If your first drop still feels underwhelming, don’t just stack more sounds. Remove one layer and test whether the groove gets clearer. Often the drop feels weak because the ear has no obvious center.

Mixing for impact without crushing the life out of it

A techno drop should feel controlled, not suffocated. If your bus compression is flattening the kick and pulling the hats down every time the low end hits, you lose urgency.

Use compression to shape movement, not to force loudness too early. Let the transient breathe where it needs to. Saturation can add density, but too much across the full mix can smear the drop and erase contrast between the build and release.

Reference helps here. Level match your track against a few current techno releases in your lane. Don’t just compare loudness. Compare the emotional shape of the drop. Does yours arrive with the same certainty? Does the low end feel equally stable? Does the featured hook read instantly?

If not, go back to arrangement and sound choice before reaching for another plugin.

The drop has to fit the subgenre

There’s no single answer to how to build techno drops because techno is not one thing.

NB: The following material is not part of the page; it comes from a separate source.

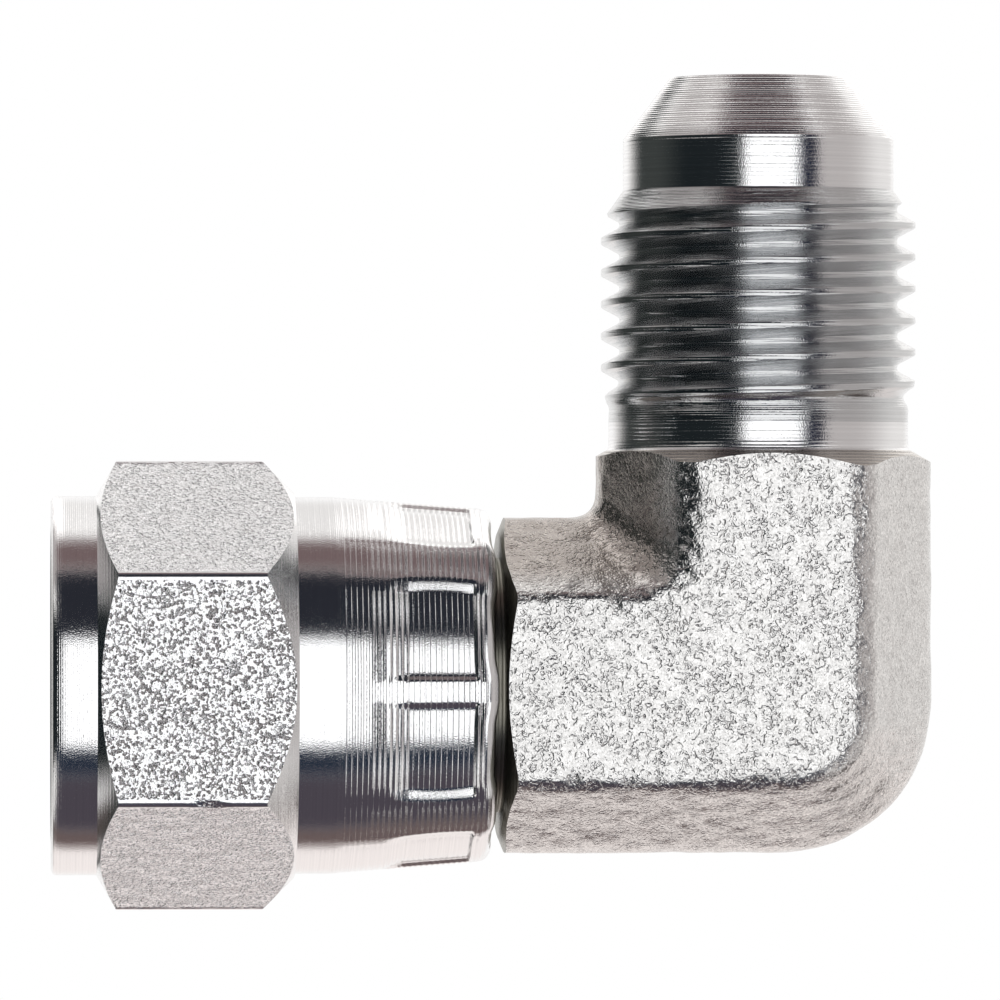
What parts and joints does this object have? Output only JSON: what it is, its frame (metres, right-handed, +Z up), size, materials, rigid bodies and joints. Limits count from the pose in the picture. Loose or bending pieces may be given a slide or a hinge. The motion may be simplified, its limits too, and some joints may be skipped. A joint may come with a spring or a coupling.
{
  "type": "hydraulic elbow adapter",
  "caption": "Right-angle hydraulic elbow adapter in plated steel: a forged body with a male flare end and a crimped female swivel nut.",
  "frame": {"origin": "where the centre line of the male end crosses the centre line of the swivel nut, midway between the two wrench flats", "axes": "+Z up the male flare end, -X out of the mouth of the swivel nut, Y square to the wrench flats"},
  "size_m": [0.0352, 0.0156, 0.0333],
  "materials": {
    "forged_steel": "bright zinc plating over a shot-blasted forging, with turned ends",
    "turned_steel": "bright zinc plating over fine turning marks, with blasted hexagon flats"
  },
  "bodies": {
    "elbow": {"elbow_body": "forged_steel"},
    "nut": {"swivel_nut": "turned_steel"}
  },
  "joints": [
    {"name": "nut_swivel", "type": "hinge", "parent": "elbow", "child": "nut", "pos_m": [-0.01601, 0, 0], "axis": [-1, 0, 0], "continuous": true}
  ]
}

Peak-time techno can take more drama and bigger transitions. Raw techno often hits through repetition and pressure. Melodic techno needs emotional payoff as much as physical release. Minimal or hypnotic styles rely on tiny shifts that feel massive in the right system.

That means the right drop is the one that matches the track’s identity. If your tune is dark and stripped, don’t force a blockbuster payoff. If it’s built for big-room tension, don’t make the drop so subtle that the energy stalls.

The smartest producers know when to go harder and when to stay controlled. That’s the difference between following a formula and making something DJs actually keep in the crate.

If you want your drops to compete faster, start with stronger source material, build the payoff before the buildup, and let contrast do the heavy lifting. The room does not care how many plugins you used. It cares whether that return of the groove feels undeniable.